**Work to be completed**:
Write out every line of the material exactly as it appears.

**Supplied data**:
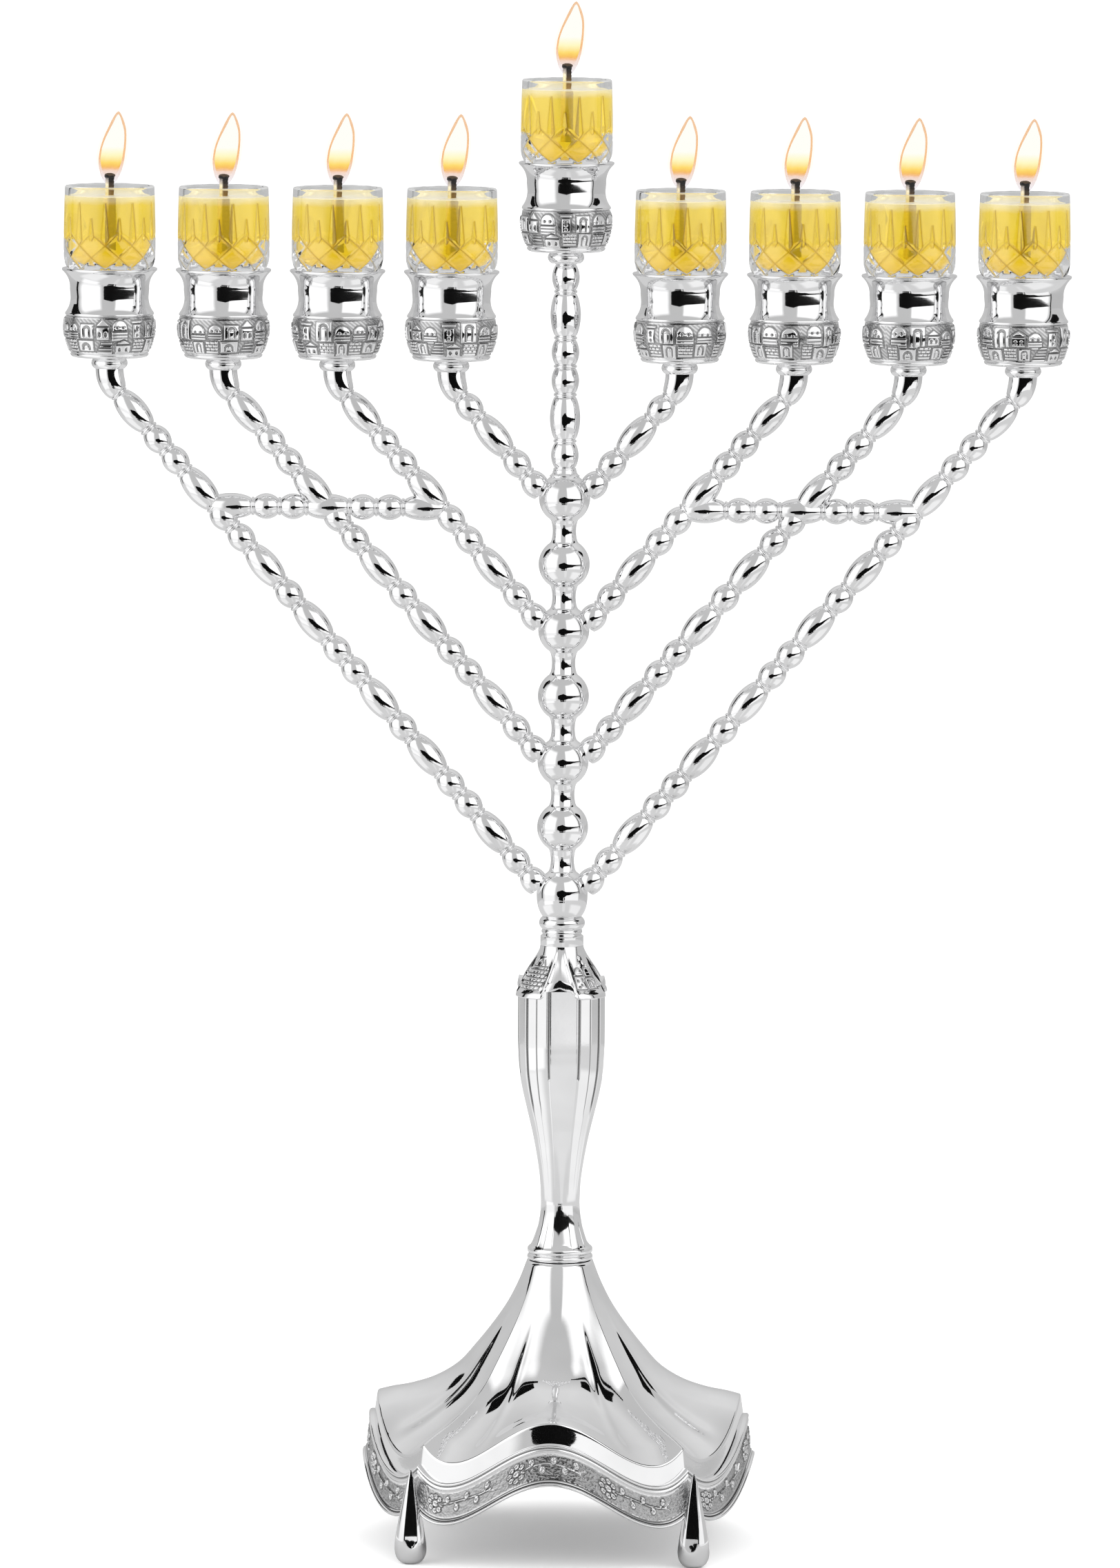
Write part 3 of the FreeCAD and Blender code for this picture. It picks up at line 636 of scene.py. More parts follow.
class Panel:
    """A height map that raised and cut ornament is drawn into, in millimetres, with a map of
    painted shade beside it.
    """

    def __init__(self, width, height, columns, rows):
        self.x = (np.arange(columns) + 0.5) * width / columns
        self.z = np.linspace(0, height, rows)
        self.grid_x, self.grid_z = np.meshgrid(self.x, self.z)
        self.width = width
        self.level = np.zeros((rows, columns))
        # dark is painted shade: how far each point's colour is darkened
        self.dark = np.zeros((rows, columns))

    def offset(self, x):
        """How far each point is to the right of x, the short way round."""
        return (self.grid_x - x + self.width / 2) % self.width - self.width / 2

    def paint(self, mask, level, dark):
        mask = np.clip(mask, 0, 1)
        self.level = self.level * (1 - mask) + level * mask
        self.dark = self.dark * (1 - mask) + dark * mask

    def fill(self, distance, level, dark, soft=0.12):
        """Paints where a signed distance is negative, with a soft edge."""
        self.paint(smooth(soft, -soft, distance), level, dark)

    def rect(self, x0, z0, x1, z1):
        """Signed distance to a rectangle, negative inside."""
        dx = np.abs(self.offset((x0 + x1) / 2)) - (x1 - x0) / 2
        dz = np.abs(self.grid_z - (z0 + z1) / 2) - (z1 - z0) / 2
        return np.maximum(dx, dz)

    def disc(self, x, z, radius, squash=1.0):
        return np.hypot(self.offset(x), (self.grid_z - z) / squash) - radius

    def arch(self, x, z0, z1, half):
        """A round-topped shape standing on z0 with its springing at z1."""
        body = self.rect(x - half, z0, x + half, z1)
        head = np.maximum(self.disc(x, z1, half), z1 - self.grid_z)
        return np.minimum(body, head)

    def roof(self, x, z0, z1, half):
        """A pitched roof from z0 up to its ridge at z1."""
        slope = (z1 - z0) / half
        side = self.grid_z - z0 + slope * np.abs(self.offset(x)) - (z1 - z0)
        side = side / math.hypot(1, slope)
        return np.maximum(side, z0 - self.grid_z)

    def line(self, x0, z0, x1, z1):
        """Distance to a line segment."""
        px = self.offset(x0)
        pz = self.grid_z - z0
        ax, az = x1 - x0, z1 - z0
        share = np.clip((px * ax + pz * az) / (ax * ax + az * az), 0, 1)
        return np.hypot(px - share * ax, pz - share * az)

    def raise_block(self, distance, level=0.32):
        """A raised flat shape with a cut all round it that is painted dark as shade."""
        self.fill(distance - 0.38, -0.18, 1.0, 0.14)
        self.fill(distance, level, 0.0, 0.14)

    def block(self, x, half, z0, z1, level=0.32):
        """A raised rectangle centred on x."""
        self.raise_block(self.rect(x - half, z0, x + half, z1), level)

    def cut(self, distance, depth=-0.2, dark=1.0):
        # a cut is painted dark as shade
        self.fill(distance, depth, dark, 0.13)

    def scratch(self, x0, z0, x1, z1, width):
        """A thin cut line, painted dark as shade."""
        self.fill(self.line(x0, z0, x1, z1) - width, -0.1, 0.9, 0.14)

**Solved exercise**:
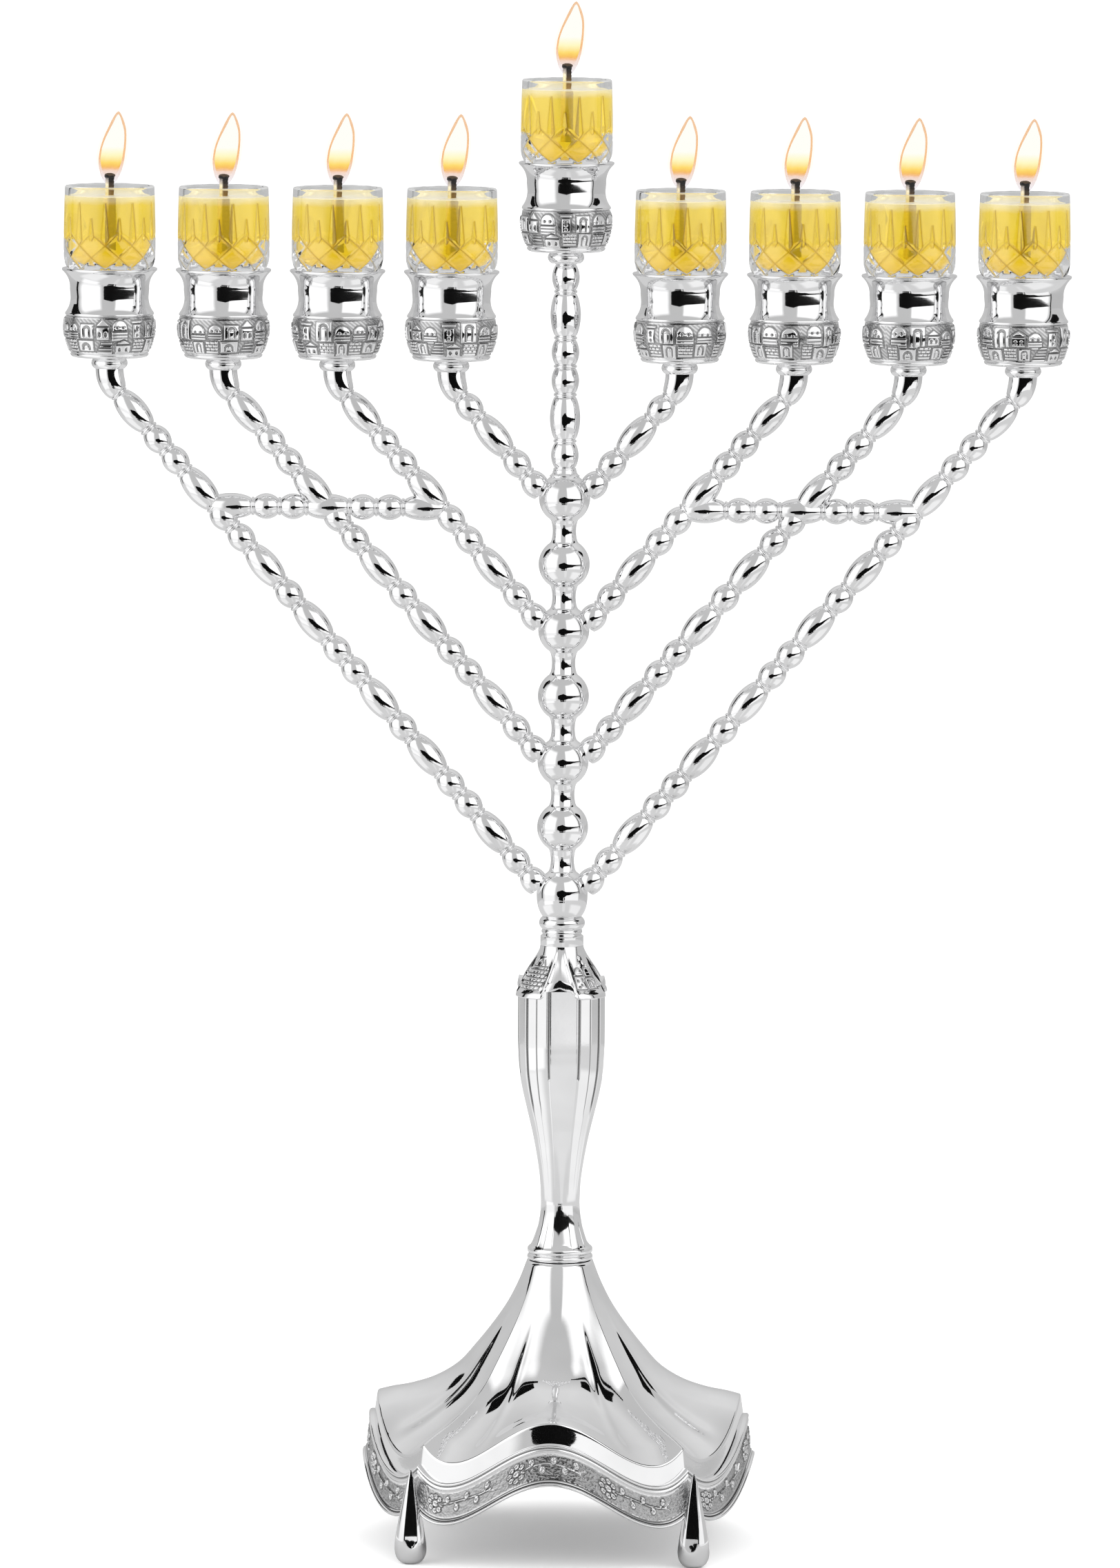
Write part 3 of the FreeCAD and Blender code for this picture. It picks up at line 636 of scene.py. More parts follow.
class Panel:
    """A height map that raised and cut ornament is drawn into, in millimetres, with a map of
    painted shade beside it.
    """

    def __init__(self, width, height, columns, rows):
        self.x = (np.arange(columns) + 0.5) * width / columns
        self.z = np.linspace(0, height, rows)
        self.grid_x, self.grid_z = np.meshgrid(self.x, self.z)
        self.width = width
        self.level = np.zeros((rows, columns))
        # dark is painted shade: how far each point's colour is darkened
        self.dark = np.zeros((rows, columns))

    def offset(self, x):
        """How far each point is to the right of x, the short way round."""
        return (self.grid_x - x + self.width / 2) % self.width - self.width / 2

    def paint(self, mask, level, dark):
        mask = np.clip(mask, 0, 1)
        self.level = self.level * (1 - mask) + level * mask
        self.dark = self.dark * (1 - mask) + dark * mask

    def fill(self, distance, level, dark, soft=0.12):
        """Paints where a signed distance is negative, with a soft edge."""
        self.paint(smooth(soft, -soft, distance), level, dark)

    def rect(self, x0, z0, x1, z1):
        """Signed distance to a rectangle, negative inside."""
        dx = np.abs(self.offset((x0 + x1) / 2)) - (x1 - x0) / 2
        dz = np.abs(self.grid_z - (z0 + z1) / 2) - (z1 - z0) / 2
        return np.maximum(dx, dz)

    def disc(self, x, z, radius, squash=1.0):
        return np.hypot(self.offset(x), (self.grid_z - z) / squash) - radius

    def arch(self, x, z0, z1, half):
        """A round-topped shape standing on z0 with its springing at z1."""
        body = self.rect(x - half, z0, x + half, z1)
        head = np.maximum(self.disc(x, z1, half), z1 - self.grid_z)
        return np.minimum(body, head)

    def roof(self, x, z0, z1, half):
        """A pitched roof from z0 up to its ridge at z1."""
        slope = (z1 - z0) / half
        side = self.grid_z - z0 + slope * np.abs(self.offset(x)) - (z1 - z0)
        side = side / math.hypot(1, slope)
        return np.maximum(side, z0 - self.grid_z)

    def line(self, x0, z0, x1, z1):
        """Distance to a line segment."""
        px = self.offset(x0)
        pz = self.grid_z - z0
        ax, az = x1 - x0, z1 - z0
        share = np.clip((px * ax + pz * az) / (ax * ax + az * az), 0, 1)
        return np.hypot(px - share * ax, pz - share * az)

    def raise_block(self, distance, level=0.32):
        """A raised flat shape with a cut all round it that is painted dark as shade."""
        self.fill(distance - 0.38, -0.18, 1.0, 0.14)
        self.fill(distance, level, 0.0, 0.14)

    def block(self, x, half, z0, z1, level=0.32):
        """A raised rectangle centred on x."""
        self.raise_block(self.rect(x - half, z0, x + half, z1), level)

    def cut(self, distance, depth=-0.2, dark=1.0):
        # a cut is painted dark as shade
        self.fill(distance, depth, dark, 0.13)

    def scratch(self, x0, z0, x1, z1, width):
        """A thin cut line, painted dark as shade."""
        self.fill(self.line(x0, z0, x1, z1) - width, -0.1, 0.9, 0.14)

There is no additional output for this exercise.